— Dataset section —
* Begin *

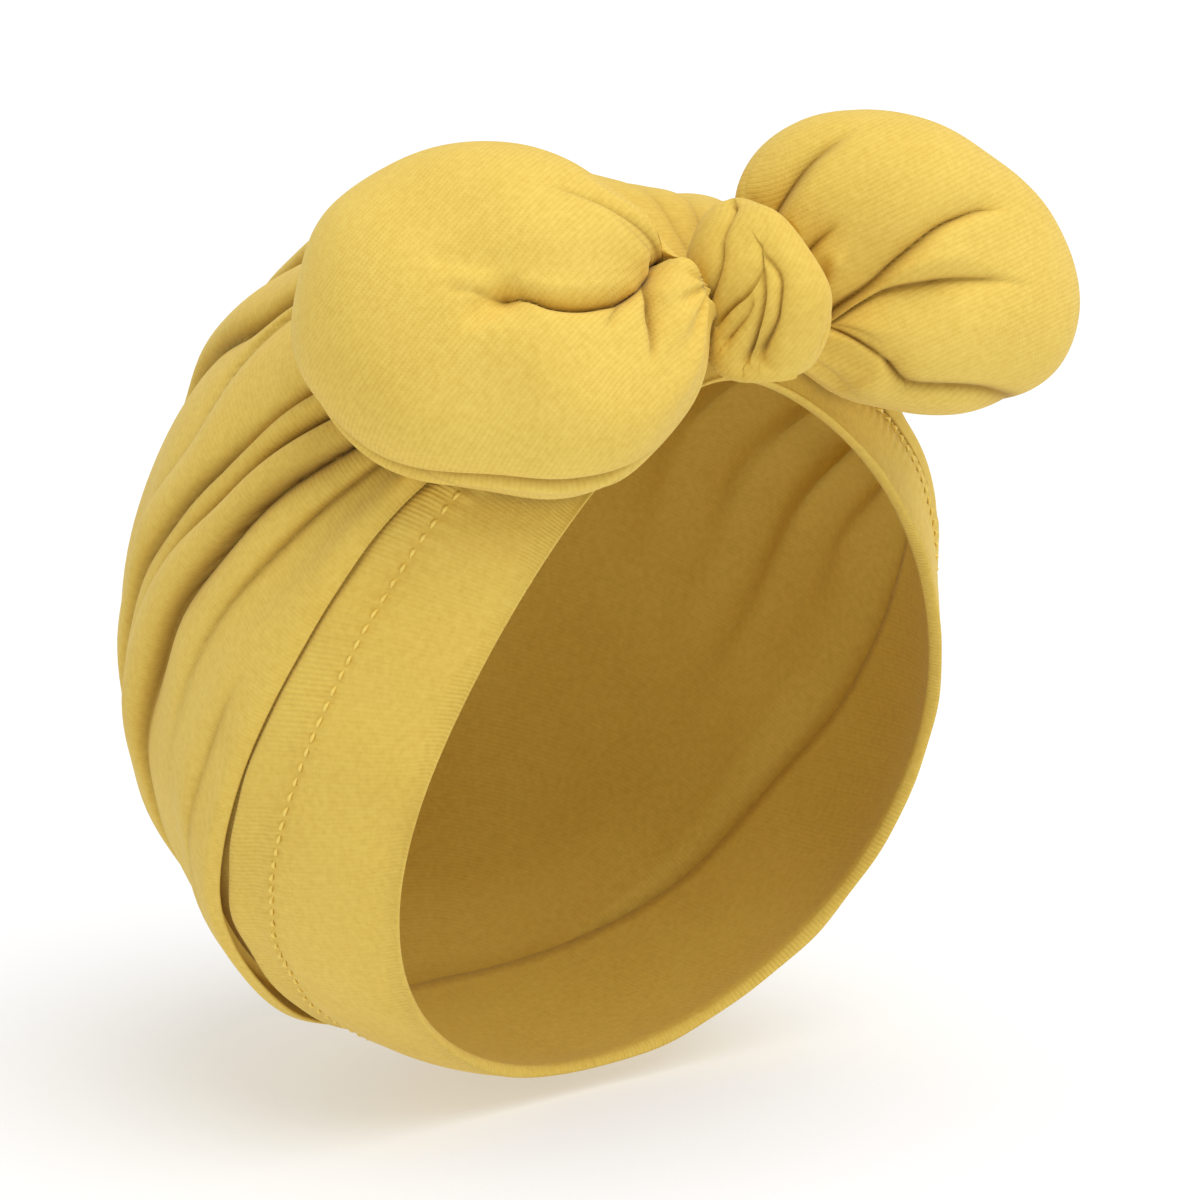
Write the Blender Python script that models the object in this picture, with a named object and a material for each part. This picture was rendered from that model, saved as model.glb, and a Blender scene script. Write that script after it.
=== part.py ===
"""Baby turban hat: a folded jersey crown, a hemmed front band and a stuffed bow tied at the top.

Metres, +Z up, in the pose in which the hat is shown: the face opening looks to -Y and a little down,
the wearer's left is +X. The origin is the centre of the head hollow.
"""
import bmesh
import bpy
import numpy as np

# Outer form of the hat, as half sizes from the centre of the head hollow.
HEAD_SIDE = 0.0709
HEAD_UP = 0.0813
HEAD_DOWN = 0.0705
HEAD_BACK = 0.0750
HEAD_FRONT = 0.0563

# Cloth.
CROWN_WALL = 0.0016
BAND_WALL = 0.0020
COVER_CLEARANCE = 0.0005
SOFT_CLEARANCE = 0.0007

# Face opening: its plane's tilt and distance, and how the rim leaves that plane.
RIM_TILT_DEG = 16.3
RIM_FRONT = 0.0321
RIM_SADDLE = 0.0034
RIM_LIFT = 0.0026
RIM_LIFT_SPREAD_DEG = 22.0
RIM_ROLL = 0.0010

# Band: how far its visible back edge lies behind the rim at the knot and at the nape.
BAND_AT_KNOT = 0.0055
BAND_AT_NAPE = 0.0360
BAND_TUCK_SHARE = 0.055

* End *

— Written exercise —
Copy each line of the data exactly, leaving nothing out.

— Result of the task —
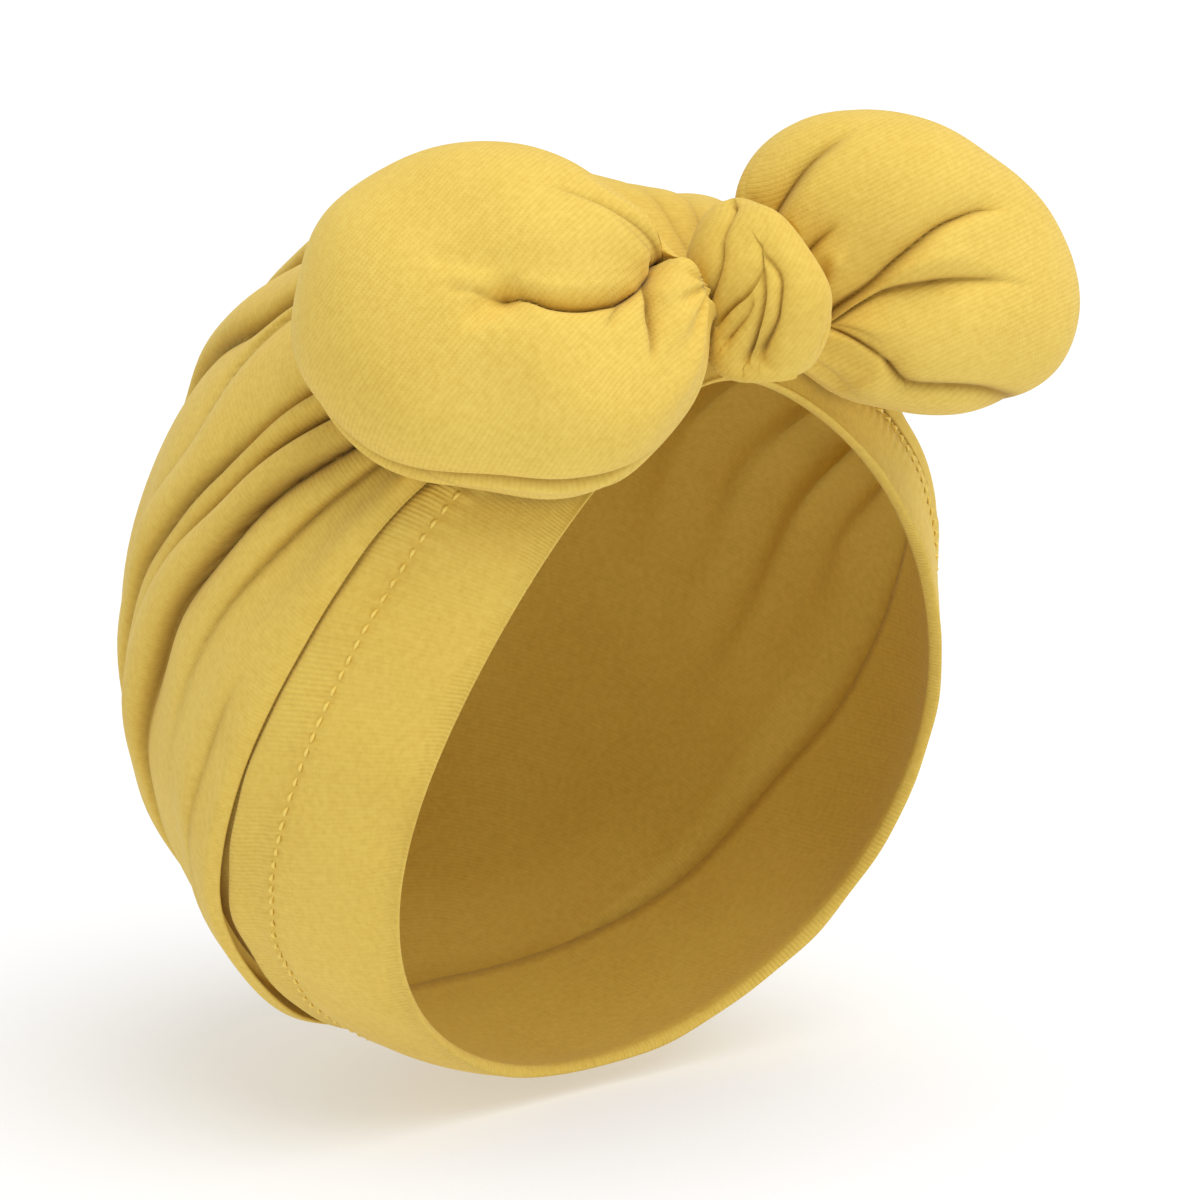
Write the Blender Python script that models the object in this picture, with a named object and a material for each part. This picture was rendered from that model, saved as model.glb, and a Blender scene script. Write that script after it.
=== part.py ===
"""Baby turban hat: a folded jersey crown, a hemmed front band and a stuffed bow tied at the top.

Metres, +Z up, in the pose in which the hat is shown: the face opening looks to -Y and a little down,
the wearer's left is +X. The origin is the centre of the head hollow.
"""
import bmesh
import bpy
import numpy as np

# Outer form of the hat, as half sizes from the centre of the head hollow.
HEAD_SIDE = 0.0709
HEAD_UP = 0.0813
HEAD_DOWN = 0.0705
HEAD_BACK = 0.0750
HEAD_FRONT = 0.0563

# Cloth.
CROWN_WALL = 0.0016
BAND_WALL = 0.0020
COVER_CLEARANCE = 0.0005
SOFT_CLEARANCE = 0.0007

# Face opening: its plane's tilt and distance, and how the rim leaves that plane.
RIM_TILT_DEG = 16.3
RIM_FRONT = 0.0321
RIM_SADDLE = 0.0034
RIM_LIFT = 0.0026
RIM_LIFT_SPREAD_DEG = 22.0
RIM_ROLL = 0.0010

# Band: how far its visible back edge lies behind the rim at the knot and at the nape.
BAND_AT_KNOT = 0.0055
BAND_AT_NAPE = 0.0360
BAND_TUCK_SHARE = 0.055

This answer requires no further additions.